Last updated on junho 13th, 2021 at 06:06 pm
Nancy Cabrera, dona de uma mercearia, chegou na manhã desta quarta-feira de ônibus à cidade grande. “Não vamos permitir que nosso voto seja roubado. Os corruptos estão entrincheirados há 30 anos. Ele é professor, líder sindical, agricultor, humilde. Vai zelar pelas serras”, diz sobre os lugares montanhosos, em geral, pobres, embora ao seu redor existam minas de ouro. Uma das reivindicações de Castillo é que as empresas extrativistas estrangeiras compensem melhor os habitantes dessas regiões.

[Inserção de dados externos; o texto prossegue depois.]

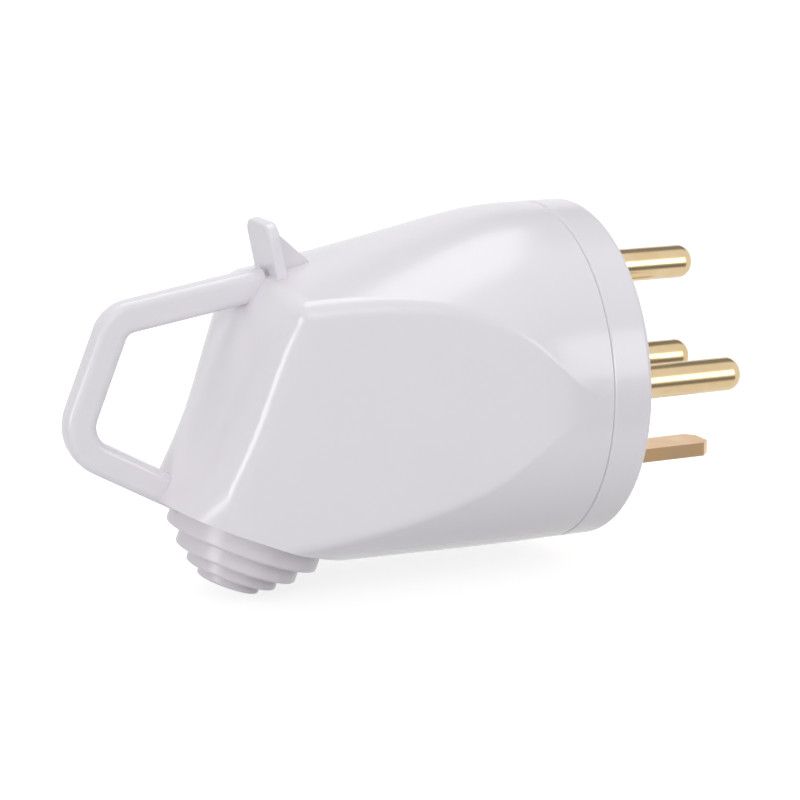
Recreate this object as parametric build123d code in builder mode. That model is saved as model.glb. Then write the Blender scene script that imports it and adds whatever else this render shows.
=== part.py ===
from build123d import *
import os
from math import asin, atan2, cos, hypot, radians, sin, sqrt, tan

# A three-phase plug with a finger loop. Millimetres, +Z up. The origin is the centre of the front
# face and +X is the way the pins point, so the housing lies behind the origin, along -X.

# Front face and its ring
face_radius = 33.0
rim_depth = 8.0
rim_fillet = 1.2
seam_chamfer = 0.3

# Spigot of the pin carrier, inside the mouth of the housing
spigot_depth = 7.0
spigot_wall = 2.4
spigot_gap = 0.15

# Housing: walls
wall = 2.6
flank_relief = 0.1
corner_fillet = 3.4
inner_corner_fillet = 1.2
mouth_depth = 8.5

# Housing: top line, its slope and its crown across
top_start = -12.0
top_blend = 15.0
top_slope = 0.228
crown_growth = 0.016

# Housing: bottom line
bottom_start = -14.0
bottom_blend = 15.0
bottom_slope = 0.022

# Housing: the two flat flanks that close towards the rear
flank_start = -14.6
flank_blend = 10.0
flank_slope = 0.28

# Housing: slanted rear wall, nearly a half circle in plan at its foot and nearly flat at the top,
# where it rolls forward. Each plan is (height, rearmost x, radius)
rear_plans = (
    (9.0 - face_radius, -87.2, face_radius - 13.9),
    (-8.0, -80.3, face_radius - 4.0),
    (7.0, -74.0, face_radius + 6.0),
    (face_radius - 19.0, -70.6, face_radius + 19.0),
    (face_radius - 13.0, -66.6, face_radius + 57.0),
    (face_radius - 6.0, -61.6, face_radius + 127.0),
)
rear_flare = 17.0
ridge_fillet = 4.5

# Housing: slanted face that carries the grommet
entry_x = -68.0
entry_z = 8.4 - face_radius
entry_slant = 22.0

# Finger loop, in the middle plane
loop_thickness = 5.8
loop_width = 5.0
loop_edge = 1.5
loop_top_root = (-64.5, 21.3)
loop_top_corner = (-92.9, 16.7)
loop_low_corner = (-101.9, -5.7)
loop_low_root = (-77.0, -19.9)
loop_top_bend = 5.0
loop_low_bend = 7.0

# Tab and its gusset, on the rear end of the top
tab_x = -62.4
tab_sink = 1.2188
tab_rise = 11.0
tab_lean = 11.0
tab_width = 12.0
tab_thickness = 2.2
tab_corner = 2.8
tab_edge = 0.6
gusset_thickness = 1.8
gusset_foot_x = -55.0
gusset_foot_sink = 0.506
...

Desde domingo seus seguidores estão posicionados em torno da sede de seu partido. Às vezes ele aparece na sacada e as pessoas enlouquecem. Castillo não é um orador brilhante, mas isso lhe dá uma certa autenticidade que o faz se conectar com as pessoas. Costuma-se dizer que Castillo é um espelho de seus eleitores. Seus comícios eram os mais cheios de gente. Marta Celi, advogada de Carabayllo, um bairro de Lima aonde chegou uma enxurrada de imigrantes vindos da selva e das montanhas, incluindo o próprio Castillo, que ali vendeu sorvetes, dorme a céu aberto em frente ao Júri Nacional de Eleições, órgão que irá decretar o vencedor oficial. “Estou cansada de tanta desigualdade e injustiça em meu país. Somos de um lugar humilde, com muitas necessidades de água e serviços”, explica. Perto dali, um retrato gigante de Castillo de terno e gravata, sem chapéu. Essa é a sua futura imagem de presidente. “Vamos esperar aqui até que se saiba o resultado. Até que ele ganhe.”
Do lado de fora de um supermercado, uma mulher de língua quíchua carregando seu bebê em uma manta nas costas ganha a vida vendendo doces em um bairro nobre de Lima. Em quem você votou? “Na Keiko”, ela responde. E por quê? A jovem ri, nervosa, e pergunta a um parente em sua língua materna, parecendo consultá-lo sobre o que responder. “Porque vai trabalhar bem”, comenta. E por que não o outro candidato? “Porque é terruco, dizem, terrorista”, acrescenta. A mulher vestida à moda andina, com saia e trança, repete uma das falsas versões contra Castillo: que estava vinculado a remanescentes do grupo terrorista Sendero Luminoso ou a quem cumpriu pena por terrorismo e saiu da prisão.
O centro de Lima foi transformado em um parque temático com o professor Castillo como personagem principal. Um homem usa um boné de lã com aba de orelha. Uma palavra de quatro letras cruza o boné de ponta a ponta: “Peru”. Passou a tarde toda em uma encruzilhada vendendo artigos de propaganda do homem que está na boca de todos os peruanos, Pedro Castillo. Em um país onde ultimamente governaram pessoas com sobrenomes como Kuczynski, Fujimori e Humala, o dele é o que soa mais comum. Se o resultado provisório for confirmado, Castillo entrará nessa lista. O ambulante mostra aos transeuntes camisetas, tiaras e flâmulas com o rosto do professor rural.
O negócio vai bem. O personagem está em alta.
No entanto, um rapaz bem jovem interrompe sua captação de clientes:
— Se ele ganhar, vou perder meu emprego.
O ambulante se faz de surdo e continua seu trabalho.
— Estou no ramo de importação, insiste o rapaz.
Ele continua, sem dar atenção, até que não aguenta mais:
— Vá andando, rapaz, vá andando— diz, estimulando-o a ir embora.
O Peru está imerso em um diálogo de surdos.